▶

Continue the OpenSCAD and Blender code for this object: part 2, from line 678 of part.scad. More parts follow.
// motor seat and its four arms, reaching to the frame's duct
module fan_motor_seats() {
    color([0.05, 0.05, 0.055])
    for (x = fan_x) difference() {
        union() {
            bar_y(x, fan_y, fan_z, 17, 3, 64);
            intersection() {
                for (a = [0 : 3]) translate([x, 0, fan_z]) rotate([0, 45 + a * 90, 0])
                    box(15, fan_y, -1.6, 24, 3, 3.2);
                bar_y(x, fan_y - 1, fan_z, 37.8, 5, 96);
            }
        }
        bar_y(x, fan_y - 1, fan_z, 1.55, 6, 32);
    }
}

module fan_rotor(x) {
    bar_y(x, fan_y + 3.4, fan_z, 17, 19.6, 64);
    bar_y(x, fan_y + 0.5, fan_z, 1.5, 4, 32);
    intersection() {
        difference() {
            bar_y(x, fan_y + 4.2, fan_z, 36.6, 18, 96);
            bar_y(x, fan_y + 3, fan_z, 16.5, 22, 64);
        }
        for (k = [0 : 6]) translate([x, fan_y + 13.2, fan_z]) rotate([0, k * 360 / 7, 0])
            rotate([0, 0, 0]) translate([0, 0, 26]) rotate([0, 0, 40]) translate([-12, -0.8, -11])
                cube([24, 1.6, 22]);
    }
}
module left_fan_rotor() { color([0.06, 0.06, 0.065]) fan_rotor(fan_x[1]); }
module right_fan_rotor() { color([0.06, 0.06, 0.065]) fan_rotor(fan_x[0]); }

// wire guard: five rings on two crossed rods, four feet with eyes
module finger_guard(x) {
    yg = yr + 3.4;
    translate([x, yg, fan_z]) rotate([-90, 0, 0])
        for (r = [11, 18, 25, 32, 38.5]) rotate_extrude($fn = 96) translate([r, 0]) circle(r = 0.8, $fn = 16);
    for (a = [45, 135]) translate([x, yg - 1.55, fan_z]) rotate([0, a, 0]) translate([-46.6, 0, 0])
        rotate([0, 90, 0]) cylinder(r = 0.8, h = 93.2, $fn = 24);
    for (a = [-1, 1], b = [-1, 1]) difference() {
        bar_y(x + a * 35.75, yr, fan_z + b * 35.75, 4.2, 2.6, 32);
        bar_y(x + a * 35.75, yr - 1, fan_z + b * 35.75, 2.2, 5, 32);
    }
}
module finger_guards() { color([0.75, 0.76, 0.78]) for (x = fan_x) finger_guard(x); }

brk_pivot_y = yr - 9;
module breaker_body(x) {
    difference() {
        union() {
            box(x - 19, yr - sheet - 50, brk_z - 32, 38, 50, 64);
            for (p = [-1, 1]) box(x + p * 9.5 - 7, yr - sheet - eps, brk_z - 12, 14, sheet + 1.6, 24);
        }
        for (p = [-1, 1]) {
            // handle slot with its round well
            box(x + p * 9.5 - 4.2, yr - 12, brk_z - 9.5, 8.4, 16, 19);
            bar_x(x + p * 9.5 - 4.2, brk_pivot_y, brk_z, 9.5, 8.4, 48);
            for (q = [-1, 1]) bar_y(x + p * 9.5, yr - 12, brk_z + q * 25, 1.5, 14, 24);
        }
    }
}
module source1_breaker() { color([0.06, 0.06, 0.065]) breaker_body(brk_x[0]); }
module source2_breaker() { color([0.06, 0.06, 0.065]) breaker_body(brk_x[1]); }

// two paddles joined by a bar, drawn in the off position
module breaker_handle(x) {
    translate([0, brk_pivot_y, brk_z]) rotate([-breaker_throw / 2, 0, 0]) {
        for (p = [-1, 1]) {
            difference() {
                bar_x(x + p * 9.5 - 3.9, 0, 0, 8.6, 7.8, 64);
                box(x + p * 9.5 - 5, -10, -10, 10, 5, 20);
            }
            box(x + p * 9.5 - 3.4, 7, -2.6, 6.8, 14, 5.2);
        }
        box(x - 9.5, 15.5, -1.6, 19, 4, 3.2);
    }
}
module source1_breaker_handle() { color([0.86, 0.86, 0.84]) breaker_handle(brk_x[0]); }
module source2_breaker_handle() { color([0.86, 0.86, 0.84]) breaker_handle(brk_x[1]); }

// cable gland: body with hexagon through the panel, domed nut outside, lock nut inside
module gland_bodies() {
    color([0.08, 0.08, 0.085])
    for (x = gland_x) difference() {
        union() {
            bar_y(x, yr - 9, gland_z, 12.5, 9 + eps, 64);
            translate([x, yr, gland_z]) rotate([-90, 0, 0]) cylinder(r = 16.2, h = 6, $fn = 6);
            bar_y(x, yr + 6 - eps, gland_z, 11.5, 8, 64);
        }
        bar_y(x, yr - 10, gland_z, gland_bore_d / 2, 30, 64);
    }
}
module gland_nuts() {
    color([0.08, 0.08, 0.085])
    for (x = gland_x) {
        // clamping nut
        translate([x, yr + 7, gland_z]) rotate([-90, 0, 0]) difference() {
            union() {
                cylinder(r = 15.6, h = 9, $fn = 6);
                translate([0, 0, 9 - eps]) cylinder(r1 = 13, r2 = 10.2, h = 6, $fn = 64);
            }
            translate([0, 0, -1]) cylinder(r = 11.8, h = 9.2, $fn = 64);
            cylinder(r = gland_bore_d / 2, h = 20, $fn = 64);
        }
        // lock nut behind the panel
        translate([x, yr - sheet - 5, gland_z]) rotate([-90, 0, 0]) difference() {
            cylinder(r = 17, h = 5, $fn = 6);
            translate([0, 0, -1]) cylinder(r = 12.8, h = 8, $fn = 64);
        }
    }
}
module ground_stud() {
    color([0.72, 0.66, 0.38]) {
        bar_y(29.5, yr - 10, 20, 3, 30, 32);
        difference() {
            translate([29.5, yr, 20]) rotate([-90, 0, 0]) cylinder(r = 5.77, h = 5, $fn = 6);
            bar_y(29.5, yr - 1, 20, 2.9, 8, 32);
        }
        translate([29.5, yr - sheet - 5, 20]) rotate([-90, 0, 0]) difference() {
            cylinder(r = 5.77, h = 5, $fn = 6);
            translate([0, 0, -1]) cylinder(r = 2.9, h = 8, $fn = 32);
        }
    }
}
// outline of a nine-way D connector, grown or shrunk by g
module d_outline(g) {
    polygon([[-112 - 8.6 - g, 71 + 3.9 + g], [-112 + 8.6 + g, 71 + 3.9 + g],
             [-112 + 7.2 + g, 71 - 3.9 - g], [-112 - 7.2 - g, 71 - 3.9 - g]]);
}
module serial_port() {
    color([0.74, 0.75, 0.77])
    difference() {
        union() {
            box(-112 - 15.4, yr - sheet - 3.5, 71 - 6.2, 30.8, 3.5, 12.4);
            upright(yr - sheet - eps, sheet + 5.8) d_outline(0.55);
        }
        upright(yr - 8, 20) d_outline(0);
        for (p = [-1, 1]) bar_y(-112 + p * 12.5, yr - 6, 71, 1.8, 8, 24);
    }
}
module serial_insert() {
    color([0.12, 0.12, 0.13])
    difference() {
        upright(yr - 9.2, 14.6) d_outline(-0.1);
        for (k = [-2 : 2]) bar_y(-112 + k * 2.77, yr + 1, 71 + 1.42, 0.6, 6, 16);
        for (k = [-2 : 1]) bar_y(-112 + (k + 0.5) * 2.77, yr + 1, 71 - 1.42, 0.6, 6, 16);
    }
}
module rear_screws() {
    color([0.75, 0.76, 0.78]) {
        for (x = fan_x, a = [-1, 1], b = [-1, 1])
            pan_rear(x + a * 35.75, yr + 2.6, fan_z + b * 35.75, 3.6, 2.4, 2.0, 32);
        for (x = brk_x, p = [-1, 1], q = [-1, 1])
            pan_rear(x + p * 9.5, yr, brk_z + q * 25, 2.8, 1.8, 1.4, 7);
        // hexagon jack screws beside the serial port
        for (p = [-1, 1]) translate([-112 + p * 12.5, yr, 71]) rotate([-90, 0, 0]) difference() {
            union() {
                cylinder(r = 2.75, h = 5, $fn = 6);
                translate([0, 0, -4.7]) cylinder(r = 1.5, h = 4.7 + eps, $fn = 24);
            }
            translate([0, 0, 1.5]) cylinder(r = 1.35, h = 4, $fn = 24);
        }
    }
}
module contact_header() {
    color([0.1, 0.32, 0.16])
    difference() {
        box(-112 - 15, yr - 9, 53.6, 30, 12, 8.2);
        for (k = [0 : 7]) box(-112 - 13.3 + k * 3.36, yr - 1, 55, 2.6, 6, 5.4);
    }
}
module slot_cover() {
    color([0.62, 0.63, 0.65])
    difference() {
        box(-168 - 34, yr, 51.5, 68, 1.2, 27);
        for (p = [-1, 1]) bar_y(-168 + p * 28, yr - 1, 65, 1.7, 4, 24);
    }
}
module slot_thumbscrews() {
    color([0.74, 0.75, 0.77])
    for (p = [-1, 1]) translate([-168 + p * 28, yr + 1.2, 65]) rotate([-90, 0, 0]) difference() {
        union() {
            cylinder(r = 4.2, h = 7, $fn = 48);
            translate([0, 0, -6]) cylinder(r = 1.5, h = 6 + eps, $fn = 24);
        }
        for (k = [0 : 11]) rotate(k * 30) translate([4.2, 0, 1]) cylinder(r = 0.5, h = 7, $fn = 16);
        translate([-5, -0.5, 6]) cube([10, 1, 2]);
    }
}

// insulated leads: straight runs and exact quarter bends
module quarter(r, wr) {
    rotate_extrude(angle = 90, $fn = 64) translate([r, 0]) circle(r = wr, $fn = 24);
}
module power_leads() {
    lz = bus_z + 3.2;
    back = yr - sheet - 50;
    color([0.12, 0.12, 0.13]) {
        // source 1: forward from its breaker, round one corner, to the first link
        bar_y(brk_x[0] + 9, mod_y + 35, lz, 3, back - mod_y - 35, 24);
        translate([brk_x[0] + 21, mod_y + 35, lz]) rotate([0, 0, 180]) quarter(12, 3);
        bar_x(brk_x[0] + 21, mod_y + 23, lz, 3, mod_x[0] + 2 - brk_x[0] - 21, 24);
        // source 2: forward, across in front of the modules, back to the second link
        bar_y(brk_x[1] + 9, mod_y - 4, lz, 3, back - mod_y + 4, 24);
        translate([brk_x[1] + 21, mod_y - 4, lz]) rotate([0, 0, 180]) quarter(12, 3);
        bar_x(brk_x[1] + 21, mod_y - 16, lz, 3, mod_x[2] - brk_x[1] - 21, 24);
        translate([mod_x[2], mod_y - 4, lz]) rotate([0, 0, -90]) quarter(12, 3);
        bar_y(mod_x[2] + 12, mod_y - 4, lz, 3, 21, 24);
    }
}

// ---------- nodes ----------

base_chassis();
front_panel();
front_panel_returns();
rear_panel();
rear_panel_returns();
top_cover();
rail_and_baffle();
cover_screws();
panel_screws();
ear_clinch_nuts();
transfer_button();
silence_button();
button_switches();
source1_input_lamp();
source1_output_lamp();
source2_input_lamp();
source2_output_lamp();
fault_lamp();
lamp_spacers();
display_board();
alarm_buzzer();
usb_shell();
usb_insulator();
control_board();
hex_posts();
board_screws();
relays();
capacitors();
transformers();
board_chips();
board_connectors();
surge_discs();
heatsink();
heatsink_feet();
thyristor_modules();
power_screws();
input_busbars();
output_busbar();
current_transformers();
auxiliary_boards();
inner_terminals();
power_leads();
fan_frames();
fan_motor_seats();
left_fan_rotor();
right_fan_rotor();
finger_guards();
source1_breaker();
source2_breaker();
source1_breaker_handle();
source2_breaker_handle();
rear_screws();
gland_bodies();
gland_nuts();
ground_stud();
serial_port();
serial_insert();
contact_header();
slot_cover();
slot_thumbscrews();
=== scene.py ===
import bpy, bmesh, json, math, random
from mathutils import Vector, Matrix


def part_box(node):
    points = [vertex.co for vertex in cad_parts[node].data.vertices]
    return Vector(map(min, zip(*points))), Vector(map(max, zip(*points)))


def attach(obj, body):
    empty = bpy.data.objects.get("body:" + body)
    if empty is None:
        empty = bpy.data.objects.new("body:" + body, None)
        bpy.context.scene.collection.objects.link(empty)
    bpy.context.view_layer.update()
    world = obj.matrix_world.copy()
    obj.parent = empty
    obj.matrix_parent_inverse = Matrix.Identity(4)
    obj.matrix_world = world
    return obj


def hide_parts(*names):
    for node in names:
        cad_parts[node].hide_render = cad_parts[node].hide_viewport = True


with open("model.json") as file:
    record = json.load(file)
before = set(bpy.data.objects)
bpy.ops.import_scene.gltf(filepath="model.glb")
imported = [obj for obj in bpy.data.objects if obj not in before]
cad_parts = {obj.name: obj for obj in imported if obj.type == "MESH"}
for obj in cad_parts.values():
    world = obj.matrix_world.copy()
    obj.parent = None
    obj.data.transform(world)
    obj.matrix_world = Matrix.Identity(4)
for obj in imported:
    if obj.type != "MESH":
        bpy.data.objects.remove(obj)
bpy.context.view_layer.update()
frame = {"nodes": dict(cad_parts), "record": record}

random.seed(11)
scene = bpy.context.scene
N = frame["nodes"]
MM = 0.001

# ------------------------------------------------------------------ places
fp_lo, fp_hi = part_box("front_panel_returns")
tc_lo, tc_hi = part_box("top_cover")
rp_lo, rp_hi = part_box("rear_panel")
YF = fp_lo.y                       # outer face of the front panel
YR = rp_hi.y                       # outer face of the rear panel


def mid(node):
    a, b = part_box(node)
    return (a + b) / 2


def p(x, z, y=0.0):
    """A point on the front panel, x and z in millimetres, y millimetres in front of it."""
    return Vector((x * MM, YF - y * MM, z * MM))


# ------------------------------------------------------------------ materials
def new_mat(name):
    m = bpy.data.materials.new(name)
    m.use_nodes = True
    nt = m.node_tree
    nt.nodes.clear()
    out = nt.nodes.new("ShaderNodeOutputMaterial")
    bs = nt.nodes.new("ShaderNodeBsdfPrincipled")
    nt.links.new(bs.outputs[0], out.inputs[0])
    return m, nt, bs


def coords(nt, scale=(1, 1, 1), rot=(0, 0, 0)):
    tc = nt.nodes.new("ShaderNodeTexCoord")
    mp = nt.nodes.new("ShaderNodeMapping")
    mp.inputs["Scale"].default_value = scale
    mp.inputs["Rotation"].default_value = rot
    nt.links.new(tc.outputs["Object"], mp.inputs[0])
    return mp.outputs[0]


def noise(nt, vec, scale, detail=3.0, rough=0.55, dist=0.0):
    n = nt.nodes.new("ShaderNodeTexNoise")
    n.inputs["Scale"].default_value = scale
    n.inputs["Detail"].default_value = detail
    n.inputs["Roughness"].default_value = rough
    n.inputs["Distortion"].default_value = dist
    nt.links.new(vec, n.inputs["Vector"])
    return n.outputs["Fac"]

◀
▶

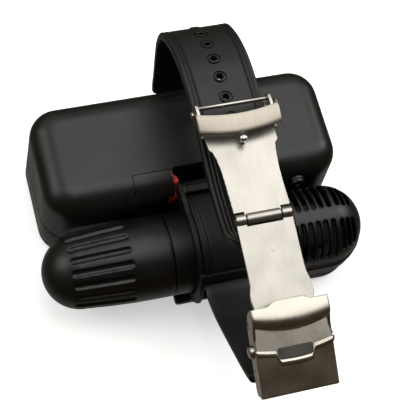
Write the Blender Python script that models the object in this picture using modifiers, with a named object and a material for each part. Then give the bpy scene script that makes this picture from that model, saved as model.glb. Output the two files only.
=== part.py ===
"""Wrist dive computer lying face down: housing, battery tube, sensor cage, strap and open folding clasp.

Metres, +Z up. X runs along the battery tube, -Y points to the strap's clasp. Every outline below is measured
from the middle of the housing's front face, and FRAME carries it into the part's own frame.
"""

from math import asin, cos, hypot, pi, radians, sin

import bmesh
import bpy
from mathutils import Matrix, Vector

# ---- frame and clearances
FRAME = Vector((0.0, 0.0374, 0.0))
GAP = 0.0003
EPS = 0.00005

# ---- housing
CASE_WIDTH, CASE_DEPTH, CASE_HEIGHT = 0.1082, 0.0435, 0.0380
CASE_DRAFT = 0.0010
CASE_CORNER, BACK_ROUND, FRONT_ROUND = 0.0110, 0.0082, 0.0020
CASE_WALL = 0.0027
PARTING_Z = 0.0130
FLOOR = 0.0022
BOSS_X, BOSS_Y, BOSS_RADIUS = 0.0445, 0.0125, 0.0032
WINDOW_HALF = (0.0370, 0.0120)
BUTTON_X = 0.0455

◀

TASK REQUIREMENTS =>
Within the listing above, extract exactly the lines from the line with "fan_motor_seats();" to the line with "in imported if", the two named lines included, and no others.

TASK OUTPUT =>
fan_motor_seats();
left_fan_rotor();
right_fan_rotor();
finger_guards();
source1_breaker();
source2_breaker();
source1_breaker_handle();
source2_breaker_handle();
rear_screws();
gland_bodies();
gland_nuts();
ground_stud();
serial_port();
serial_insert();
contact_header();
slot_cover();
slot_thumbscrews();
=== scene.py ===
import bpy, bmesh, json, math, random
from mathutils import Vector, Matrix


def part_box(node):
    points = [vertex.co for vertex in cad_parts[node].data.vertices]
    return Vector(map(min, zip(*points))), Vector(map(max, zip(*points)))


def attach(obj, body):
    empty = bpy.data.objects.get("body:" + body)
    if empty is None:
        empty = bpy.data.objects.new("body:" + body, None)
        bpy.context.scene.collection.objects.link(empty)
    bpy.context.view_layer.update()
    world = obj.matrix_world.copy()
    obj.parent = empty
    obj.matrix_parent_inverse = Matrix.Identity(4)
    obj.matrix_world = world
    return obj


def hide_parts(*names):
    for node in names:
        cad_parts[node].hide_render = cad_parts[node].hide_viewport = True


with open("model.json") as file:
    record = json.load(file)
before = set(bpy.data.objects)
bpy.ops.import_scene.gltf(filepath="model.glb")
imported = [obj for obj in bpy.data.objects if obj not in before]
cad_parts = {obj.name: obj for obj in imported if obj.type == "MESH"}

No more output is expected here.